[Dataset content]:

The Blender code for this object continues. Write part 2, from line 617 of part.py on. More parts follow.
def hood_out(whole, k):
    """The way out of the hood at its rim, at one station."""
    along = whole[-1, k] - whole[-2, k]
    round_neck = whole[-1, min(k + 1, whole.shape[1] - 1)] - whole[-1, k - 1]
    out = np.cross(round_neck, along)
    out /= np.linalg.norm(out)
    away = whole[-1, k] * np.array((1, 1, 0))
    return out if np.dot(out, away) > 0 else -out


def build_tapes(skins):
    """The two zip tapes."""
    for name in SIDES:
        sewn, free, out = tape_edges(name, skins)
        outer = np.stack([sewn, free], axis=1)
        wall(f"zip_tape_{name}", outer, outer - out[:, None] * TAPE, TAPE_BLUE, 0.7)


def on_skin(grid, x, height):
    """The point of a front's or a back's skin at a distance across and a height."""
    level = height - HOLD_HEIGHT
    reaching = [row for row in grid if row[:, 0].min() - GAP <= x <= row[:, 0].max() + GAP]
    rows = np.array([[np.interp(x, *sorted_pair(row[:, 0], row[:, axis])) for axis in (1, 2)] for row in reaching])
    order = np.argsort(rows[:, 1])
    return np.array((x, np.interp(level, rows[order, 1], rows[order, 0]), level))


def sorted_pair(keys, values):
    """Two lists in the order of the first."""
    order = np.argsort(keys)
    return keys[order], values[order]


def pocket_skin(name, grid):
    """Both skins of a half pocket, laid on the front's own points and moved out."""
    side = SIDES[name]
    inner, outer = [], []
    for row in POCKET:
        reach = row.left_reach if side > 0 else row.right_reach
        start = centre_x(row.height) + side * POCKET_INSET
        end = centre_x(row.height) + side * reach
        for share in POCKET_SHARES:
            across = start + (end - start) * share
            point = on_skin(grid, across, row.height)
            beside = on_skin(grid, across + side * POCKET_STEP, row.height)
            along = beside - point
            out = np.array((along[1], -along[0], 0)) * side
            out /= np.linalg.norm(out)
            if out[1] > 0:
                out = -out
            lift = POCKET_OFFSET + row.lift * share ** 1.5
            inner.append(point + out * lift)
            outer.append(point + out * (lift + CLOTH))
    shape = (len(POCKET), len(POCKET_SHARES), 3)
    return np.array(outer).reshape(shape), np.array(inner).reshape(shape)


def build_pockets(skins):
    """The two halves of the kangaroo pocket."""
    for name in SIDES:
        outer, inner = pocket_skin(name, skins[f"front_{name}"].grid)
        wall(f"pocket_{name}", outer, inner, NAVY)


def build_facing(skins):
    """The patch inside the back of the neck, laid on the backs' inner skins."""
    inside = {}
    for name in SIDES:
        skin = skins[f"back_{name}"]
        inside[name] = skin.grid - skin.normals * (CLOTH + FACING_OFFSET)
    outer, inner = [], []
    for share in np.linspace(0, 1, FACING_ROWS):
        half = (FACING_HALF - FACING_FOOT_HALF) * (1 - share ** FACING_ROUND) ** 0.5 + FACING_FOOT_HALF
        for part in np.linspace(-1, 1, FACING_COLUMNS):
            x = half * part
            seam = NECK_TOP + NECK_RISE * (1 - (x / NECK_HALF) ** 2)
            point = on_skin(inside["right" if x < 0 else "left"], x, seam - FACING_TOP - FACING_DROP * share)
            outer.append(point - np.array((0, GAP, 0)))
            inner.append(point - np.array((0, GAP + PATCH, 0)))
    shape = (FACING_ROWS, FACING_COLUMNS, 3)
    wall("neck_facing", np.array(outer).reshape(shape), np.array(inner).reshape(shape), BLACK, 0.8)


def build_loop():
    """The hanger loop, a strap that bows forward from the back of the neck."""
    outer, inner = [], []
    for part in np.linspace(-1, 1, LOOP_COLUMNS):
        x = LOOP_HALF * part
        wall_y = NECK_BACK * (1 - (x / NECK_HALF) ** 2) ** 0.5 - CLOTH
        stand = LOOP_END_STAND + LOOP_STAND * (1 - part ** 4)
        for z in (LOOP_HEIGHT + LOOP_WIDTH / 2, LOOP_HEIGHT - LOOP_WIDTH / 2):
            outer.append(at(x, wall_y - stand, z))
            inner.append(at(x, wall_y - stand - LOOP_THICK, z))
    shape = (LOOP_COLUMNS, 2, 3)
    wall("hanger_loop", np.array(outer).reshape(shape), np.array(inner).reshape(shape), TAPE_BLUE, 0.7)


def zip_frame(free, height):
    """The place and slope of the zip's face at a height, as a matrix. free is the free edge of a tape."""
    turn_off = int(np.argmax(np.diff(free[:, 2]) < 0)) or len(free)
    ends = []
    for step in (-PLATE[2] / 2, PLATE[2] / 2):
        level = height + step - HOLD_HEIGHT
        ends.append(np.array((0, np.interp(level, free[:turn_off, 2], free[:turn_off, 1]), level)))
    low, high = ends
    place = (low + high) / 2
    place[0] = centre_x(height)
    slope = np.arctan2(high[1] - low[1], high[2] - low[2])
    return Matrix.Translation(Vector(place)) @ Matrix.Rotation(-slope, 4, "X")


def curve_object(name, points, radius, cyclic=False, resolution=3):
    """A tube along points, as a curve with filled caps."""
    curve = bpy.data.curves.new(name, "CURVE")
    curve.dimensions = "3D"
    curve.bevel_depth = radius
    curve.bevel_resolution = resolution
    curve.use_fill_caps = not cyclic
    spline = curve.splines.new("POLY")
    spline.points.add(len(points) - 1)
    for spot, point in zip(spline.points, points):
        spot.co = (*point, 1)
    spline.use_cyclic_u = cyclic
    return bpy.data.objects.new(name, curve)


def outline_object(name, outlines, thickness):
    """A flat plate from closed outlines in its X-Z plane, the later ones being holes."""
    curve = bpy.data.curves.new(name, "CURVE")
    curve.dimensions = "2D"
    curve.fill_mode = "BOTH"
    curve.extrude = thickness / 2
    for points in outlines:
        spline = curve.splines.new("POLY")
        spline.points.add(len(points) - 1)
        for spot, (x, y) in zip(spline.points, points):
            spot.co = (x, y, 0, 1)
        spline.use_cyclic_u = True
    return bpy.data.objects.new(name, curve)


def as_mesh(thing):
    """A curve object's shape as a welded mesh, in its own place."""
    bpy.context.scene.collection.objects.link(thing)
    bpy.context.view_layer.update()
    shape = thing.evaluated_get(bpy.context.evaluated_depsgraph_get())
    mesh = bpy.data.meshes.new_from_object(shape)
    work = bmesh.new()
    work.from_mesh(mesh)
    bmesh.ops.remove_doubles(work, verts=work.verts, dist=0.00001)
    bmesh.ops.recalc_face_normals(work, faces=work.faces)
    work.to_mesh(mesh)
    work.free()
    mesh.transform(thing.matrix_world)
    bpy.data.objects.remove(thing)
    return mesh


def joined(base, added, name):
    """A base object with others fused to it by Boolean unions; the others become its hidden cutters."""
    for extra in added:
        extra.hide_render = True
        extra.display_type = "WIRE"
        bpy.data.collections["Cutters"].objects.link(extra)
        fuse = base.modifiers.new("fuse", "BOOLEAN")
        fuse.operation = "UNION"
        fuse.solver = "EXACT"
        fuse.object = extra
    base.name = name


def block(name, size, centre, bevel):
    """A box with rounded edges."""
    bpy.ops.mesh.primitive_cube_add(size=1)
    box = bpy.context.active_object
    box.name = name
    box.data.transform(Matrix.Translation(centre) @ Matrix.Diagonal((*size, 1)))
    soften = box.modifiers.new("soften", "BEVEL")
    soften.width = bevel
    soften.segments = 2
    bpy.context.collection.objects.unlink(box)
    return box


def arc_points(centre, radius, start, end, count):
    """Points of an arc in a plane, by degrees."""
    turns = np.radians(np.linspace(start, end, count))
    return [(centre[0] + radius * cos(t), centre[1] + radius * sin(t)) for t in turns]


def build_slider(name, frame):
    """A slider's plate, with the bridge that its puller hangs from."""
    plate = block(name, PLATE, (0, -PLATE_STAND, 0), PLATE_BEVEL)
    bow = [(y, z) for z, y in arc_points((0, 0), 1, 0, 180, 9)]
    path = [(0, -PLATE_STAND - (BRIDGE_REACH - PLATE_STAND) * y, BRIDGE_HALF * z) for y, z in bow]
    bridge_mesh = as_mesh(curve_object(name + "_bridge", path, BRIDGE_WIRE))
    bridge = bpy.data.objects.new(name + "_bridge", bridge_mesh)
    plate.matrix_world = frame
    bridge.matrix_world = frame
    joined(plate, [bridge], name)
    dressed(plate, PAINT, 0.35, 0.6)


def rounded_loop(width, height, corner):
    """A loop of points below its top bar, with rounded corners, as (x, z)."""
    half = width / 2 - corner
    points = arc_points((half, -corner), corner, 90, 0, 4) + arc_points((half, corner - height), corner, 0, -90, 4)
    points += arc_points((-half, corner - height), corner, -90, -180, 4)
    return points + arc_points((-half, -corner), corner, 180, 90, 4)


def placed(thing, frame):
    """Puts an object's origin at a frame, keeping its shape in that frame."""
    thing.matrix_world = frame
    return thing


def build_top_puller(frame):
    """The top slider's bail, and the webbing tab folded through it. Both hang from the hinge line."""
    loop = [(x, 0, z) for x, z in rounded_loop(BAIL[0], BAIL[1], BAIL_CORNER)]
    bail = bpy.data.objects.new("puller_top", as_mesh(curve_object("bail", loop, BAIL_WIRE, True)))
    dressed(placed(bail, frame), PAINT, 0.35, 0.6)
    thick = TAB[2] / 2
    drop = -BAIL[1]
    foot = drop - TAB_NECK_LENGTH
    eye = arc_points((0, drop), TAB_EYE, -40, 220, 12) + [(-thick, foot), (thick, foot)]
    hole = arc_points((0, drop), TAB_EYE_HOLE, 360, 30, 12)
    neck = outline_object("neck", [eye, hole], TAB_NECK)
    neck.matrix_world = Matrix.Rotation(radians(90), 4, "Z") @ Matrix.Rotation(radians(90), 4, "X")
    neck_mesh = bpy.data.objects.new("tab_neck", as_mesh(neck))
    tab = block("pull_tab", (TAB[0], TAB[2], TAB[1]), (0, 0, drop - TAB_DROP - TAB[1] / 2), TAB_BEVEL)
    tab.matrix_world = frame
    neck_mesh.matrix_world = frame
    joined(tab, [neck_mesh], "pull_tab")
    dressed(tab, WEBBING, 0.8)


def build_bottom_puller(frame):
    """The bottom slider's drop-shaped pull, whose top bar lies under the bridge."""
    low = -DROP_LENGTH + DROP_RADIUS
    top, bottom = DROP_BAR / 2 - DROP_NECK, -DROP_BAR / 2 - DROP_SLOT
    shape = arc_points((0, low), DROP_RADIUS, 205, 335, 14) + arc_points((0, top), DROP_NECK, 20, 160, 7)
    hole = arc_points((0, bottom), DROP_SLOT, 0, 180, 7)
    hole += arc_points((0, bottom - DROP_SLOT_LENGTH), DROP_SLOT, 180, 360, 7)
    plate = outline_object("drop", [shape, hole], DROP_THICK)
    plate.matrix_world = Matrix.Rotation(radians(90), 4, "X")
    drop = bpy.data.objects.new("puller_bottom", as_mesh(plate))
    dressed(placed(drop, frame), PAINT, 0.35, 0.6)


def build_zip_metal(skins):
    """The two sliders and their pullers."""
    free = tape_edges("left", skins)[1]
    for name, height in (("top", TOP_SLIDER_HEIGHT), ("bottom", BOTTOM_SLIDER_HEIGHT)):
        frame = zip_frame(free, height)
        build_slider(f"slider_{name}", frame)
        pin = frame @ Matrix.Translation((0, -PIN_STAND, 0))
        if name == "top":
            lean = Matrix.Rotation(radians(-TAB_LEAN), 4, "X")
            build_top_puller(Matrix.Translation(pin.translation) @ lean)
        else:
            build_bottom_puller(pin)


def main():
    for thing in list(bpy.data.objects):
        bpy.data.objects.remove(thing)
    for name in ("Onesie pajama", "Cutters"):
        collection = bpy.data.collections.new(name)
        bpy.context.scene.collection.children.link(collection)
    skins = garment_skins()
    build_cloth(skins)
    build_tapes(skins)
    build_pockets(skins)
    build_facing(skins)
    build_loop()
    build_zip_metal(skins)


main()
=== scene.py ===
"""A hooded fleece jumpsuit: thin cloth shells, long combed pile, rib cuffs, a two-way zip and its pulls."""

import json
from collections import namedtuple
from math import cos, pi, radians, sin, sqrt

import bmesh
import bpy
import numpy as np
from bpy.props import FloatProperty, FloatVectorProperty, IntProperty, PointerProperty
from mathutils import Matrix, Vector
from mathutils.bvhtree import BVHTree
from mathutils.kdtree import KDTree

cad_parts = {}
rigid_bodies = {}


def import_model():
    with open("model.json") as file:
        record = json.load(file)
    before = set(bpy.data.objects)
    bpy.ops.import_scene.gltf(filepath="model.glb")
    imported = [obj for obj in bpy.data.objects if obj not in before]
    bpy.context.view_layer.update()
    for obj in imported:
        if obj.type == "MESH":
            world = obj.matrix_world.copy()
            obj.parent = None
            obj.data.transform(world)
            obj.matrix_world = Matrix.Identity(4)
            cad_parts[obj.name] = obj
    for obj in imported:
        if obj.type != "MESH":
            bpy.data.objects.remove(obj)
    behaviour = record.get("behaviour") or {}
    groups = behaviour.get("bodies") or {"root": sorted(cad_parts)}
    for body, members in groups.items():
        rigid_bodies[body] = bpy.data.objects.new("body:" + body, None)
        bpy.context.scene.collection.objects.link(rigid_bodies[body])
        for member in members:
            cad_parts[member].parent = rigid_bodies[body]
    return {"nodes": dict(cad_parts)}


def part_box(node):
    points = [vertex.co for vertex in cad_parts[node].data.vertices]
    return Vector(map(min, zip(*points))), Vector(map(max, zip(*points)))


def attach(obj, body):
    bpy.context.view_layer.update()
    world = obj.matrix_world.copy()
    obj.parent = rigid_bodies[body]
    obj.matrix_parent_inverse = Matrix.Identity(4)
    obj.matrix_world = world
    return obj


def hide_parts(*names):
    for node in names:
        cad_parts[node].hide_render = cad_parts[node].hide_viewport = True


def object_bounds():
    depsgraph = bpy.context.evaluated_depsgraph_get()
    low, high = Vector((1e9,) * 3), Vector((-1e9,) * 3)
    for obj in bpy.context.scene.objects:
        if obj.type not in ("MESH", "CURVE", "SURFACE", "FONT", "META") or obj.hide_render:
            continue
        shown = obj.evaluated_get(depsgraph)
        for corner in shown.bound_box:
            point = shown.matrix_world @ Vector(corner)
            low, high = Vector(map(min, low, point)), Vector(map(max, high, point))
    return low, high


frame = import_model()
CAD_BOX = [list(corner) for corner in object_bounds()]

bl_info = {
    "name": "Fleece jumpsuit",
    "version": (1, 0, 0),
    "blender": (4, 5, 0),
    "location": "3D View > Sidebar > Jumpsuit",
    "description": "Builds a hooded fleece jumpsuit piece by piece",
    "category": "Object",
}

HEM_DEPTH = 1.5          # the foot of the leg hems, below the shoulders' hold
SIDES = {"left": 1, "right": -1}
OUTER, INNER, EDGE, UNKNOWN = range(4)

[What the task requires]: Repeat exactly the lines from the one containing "build_cloth(skins)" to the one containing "imported = [obj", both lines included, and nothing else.

[Result]:
    build_cloth(skins)
    build_tapes(skins)
    build_pockets(skins)
    build_facing(skins)
    build_loop()
    build_zip_metal(skins)


main()
=== scene.py ===
"""A hooded fleece jumpsuit: thin cloth shells, long combed pile, rib cuffs, a two-way zip and its pulls."""

import json
from collections import namedtuple
from math import cos, pi, radians, sin, sqrt

import bmesh
import bpy
import numpy as np
from bpy.props import FloatProperty, FloatVectorProperty, IntProperty, PointerProperty
from mathutils import Matrix, Vector
from mathutils.bvhtree import BVHTree
from mathutils.kdtree import KDTree

cad_parts = {}
rigid_bodies = {}


def import_model():
    with open("model.json") as file:
        record = json.load(file)
    before = set(bpy.data.objects)
    bpy.ops.import_scene.gltf(filepath="model.glb")
    imported = [obj for obj in bpy.data.objects if obj not in before]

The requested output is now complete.